In a bulletin titled, “The Department of State alerts U.S. citizens to the continued threat of terrorist attacks throughout Europe,” its experts wrote:

Recent, widely-reported incidents in France, Russia, Sweden, and the United Kingdom demonstrate that the Islamic State of Iraq and ash-Sham (ISIS or Da’esh), al-Qa’ida, and their affiliates have the ability to plan and execute terrorist attacks in Europe. While local governments continue counterterrorism operations, the Department nevertheless remains concerned about the potential for future terrorist attacks. U.S. citizens should always be alert to the possibility that terrorist sympathizers or self-radicalized extremists may conduct attacks with little or no warning.

Extremists continue to focus on tourist locations, transportation hubs, markets/shopping malls, and local government facilities as viable targets. In addition, hotels, clubs, restaurants, places of worship, parks, high-profile events, educational institutions, airports, and other soft targets remain priority locations for possible attacks. U.S. citizens should exercise additional vigilance in these and similar locations, in particular during the upcoming summer travel season when large crowds may be common.

The effects of a decline in travel from the United States to Europe pose a modest risk to most countries. The greatest exception is the United Kingdom. It is the world’s eighth business travel destination and accepts over 36 million tourists each year. Over 3.8 million of those are from the United States, which puts America just behind Germany (4.6 million) and France (4.6 million).

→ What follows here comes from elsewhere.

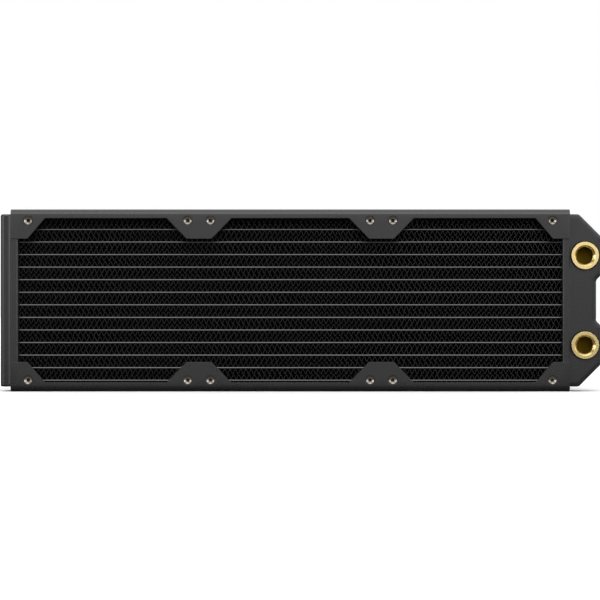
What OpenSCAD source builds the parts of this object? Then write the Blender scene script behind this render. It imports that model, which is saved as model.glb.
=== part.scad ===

Italy’s tourism would be modestly hurt by a drop of in visits from the United States. It gets 48 million visitors a year, fifth among all countries. Americans represent the second largest group of travelers at 4.5 million. It trails only Germany at 10.8 million.

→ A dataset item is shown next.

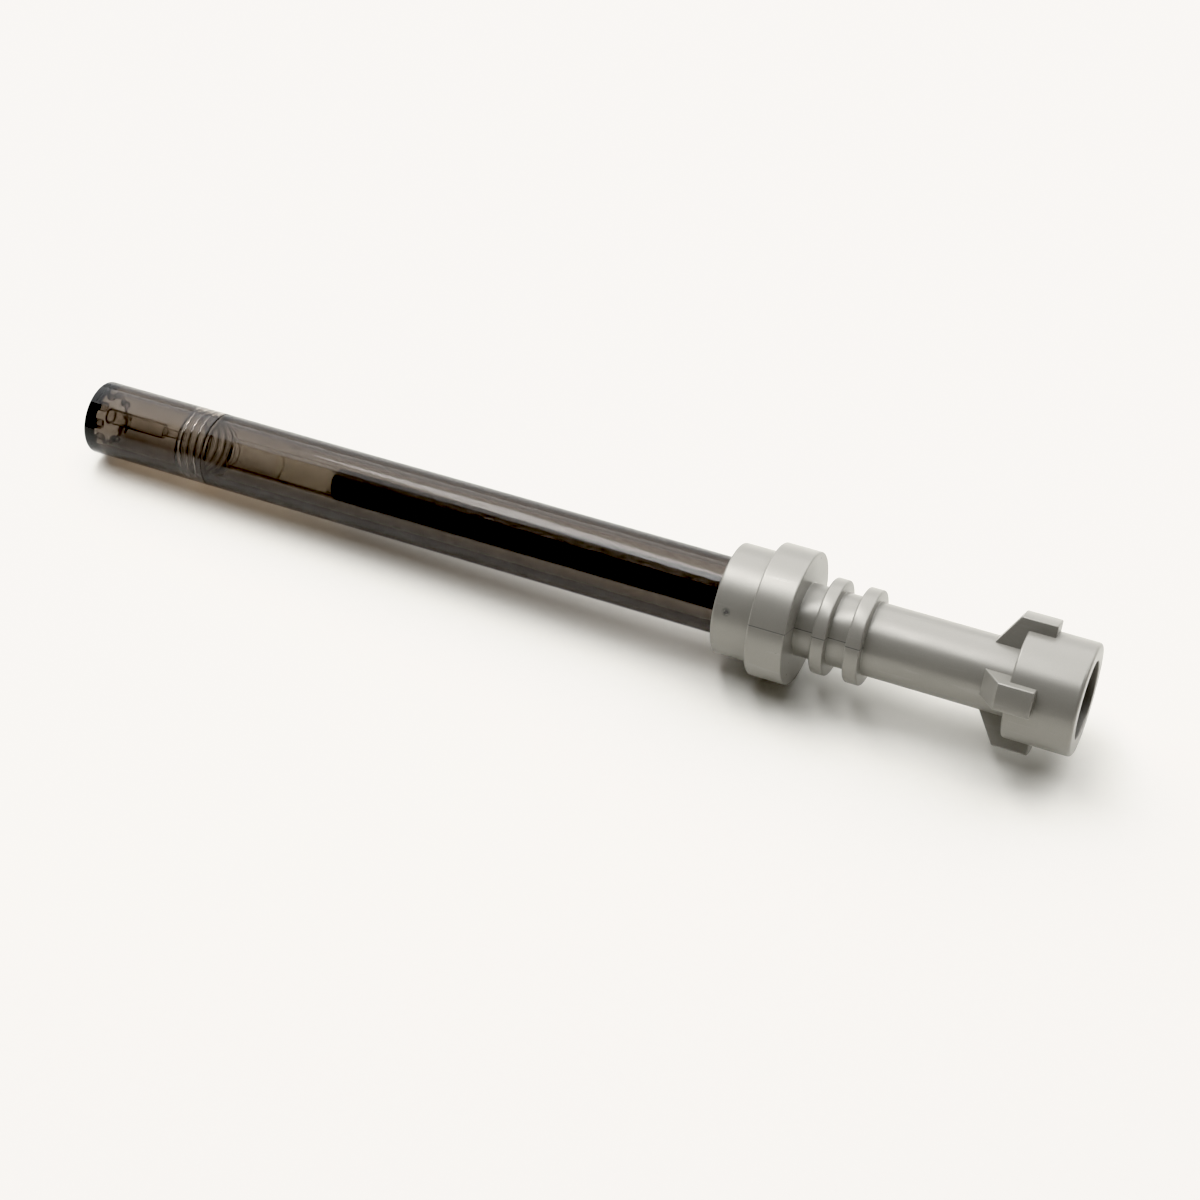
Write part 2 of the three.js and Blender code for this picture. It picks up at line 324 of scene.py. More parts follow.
def thread_lift(points, start, end):
    """How far a right-handed thread stands up at each point, fading out at both its ends."""
    station = points[..., 0]
    phase = 2 * math.pi * station / THREAD_PITCH - np.arctan2(
        points[..., 2], points[..., 1]
    )
    crest = np.clip(0.5 + THREAD_STEEPNESS * np.cos(phase), 0, 1)
    fade = np.clip(
        np.minimum(station - start, end - station) / THREAD_RUN_OUT, 0, 1
    )
    return THREAD_DEPTH * crest * fade


def thread_rows(start, end, radius):
    """Outline points close enough together to carry a thread."""
    count = round((end - start) / THREAD_PITCH * THREAD_ROWS) + 1
    return rows_between(start, end, radius, count)


# ---------- Barrel and tail cap ----------


def make_barrel():
    inside_and_nose = rounded(
        [
            (SPIGOT_START, BARREL_BORE_R, 0.1),
            (BORE_TAPER_START, BARREL_BORE_R, 0.5),
            (BORE_TAPER_END, NOSE_BORE_R, 0.3),
            (NOSE_BORE_END, NOSE_BORE_R, 0.3),
            (NOSE_HOLE_START, NOSE_HOLE_R, 0.1),
            (NOSE_END, NOSE_HOLE_R, 0.08),
            (NOSE_END, NOSE_END_R, 0.2),
            (NOSE_TAPER, NOSE_R, 1.5),
            (SHOULDER, NOSE_R, 0.15),
            (SHOULDER, BARREL_R, 0.3),
            (SEAM, BARREL_R, 0.1),
            (SEAM, THREAD_MINOR_R, 0),
        ]
    )
    spigot = thread_rows(SPIGOT_START, SEAM, THREAD_MINOR_R)[::-1][1:]
    outline = np.concatenate((inside_and_nose, spigot))

    def cut_thread(points):
        radius = np.hypot(points[..., 1], points[..., 2])
        on_spigot = (points[..., 0] < SEAM) & (radius > THREAD_MINOR_R - 0.1)
        scale_radius(points, on_spigot, thread_lift(points, SPIGOT_START, SEAM))

    return turned("barrel_shell", outline, FINE_SEGMENTS, cut_thread)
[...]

France is the world’s top tourist destination by country. The risk of a slowdown in U.S. tourism would be only modest. It receives over 85 million visitors most years. Just over 3 million of those are from the United States. Many more visitors come from Germany (12.8 million), the United Kingdom (11.8 million) and Belgium (9.8 million).

Germany receives just under 35 million visitors each year, which makes it the seventh largest travel destination in the world. Of these visitors, 2.3 million are American, behind only The Netherlands at 4.2 million and Switzerland at 2.8 million.

For the second summer in the row, the European travel industry faces challenges to visits from America. This year, the State Department could make the problem worse than in 2016.